The case of United Records & Tapes v. Deall, 378 So. 2d 99 (Fla. 1st DCA 1979) also involved a hand injury. Deall's treating physician, Dr. Jack Norman, referred Deall to Dr. Robert Beasley, a New York hand surgeon who Norman apparently thought was the best hand surgeon in the country. This court reversed the deputy's award of expenses for the New York trip saying:

[a]n employer/carrier should not be required to furnish the cost of out-of-state remedial treatment unless competent substantial evidence is presented to show that local treatment or evaluation would be unavailable or less beneficial to the claimant. There must be competent substantial evidence that the nature of the injury or the process of recovery requires remedial treatment in another state because equal treatment is unavailable in Florida.

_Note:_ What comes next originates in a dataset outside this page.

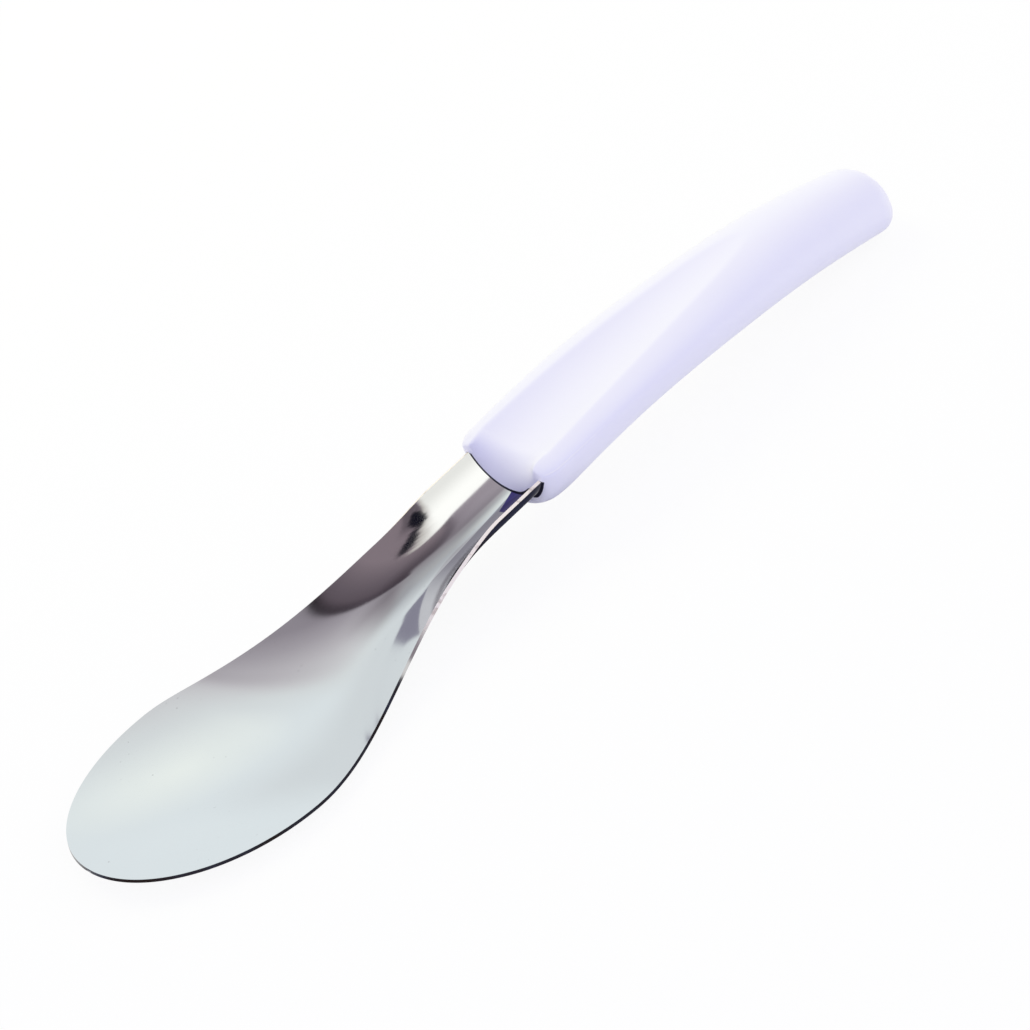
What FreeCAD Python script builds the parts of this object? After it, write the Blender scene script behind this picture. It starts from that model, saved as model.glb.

No such finding is made in the order on appeal, and it does not appear that there is any competent substantial evidence in the record which could support such a finding. On the contrary, the testimony indicates that although the claimant's treating physician, Dr. Borrero, is perhaps "not quite as good" as Dr. Klinert, Dr. Borrero is probably as good as or better than any hand surgeon in Florida. Deall requires that comparable treatment be unavailable in Florida, not that the best treatment in the country be available in Florida. The majority opinion would permit any claimant whose injury required specialized treatment and whose treating physician believed that some out-of-state specialist was "the best" in the field to obtain such out-of-state evaluation or treatment at the expense of the E/C. Such a result is not intended or contemplated by the Workers' Compensation Law. A claimant is entitled to competent qualified medical treatment by a doctor specializing in the treatment of injuries of the nature sustained. He is not entitled to examination, evaluation or treatment by an out-of-state doctor in the absence of evidence that local evaluation and treatment is unavailable or would be less beneficial to him, nor is he entitled to treatment by whichever doctor his treating physician may think is "the best in the country" in the needed specialty.

I would reverse the order directing the E/C to furnish the claimant an out-of-state examination by Dr. Klinert.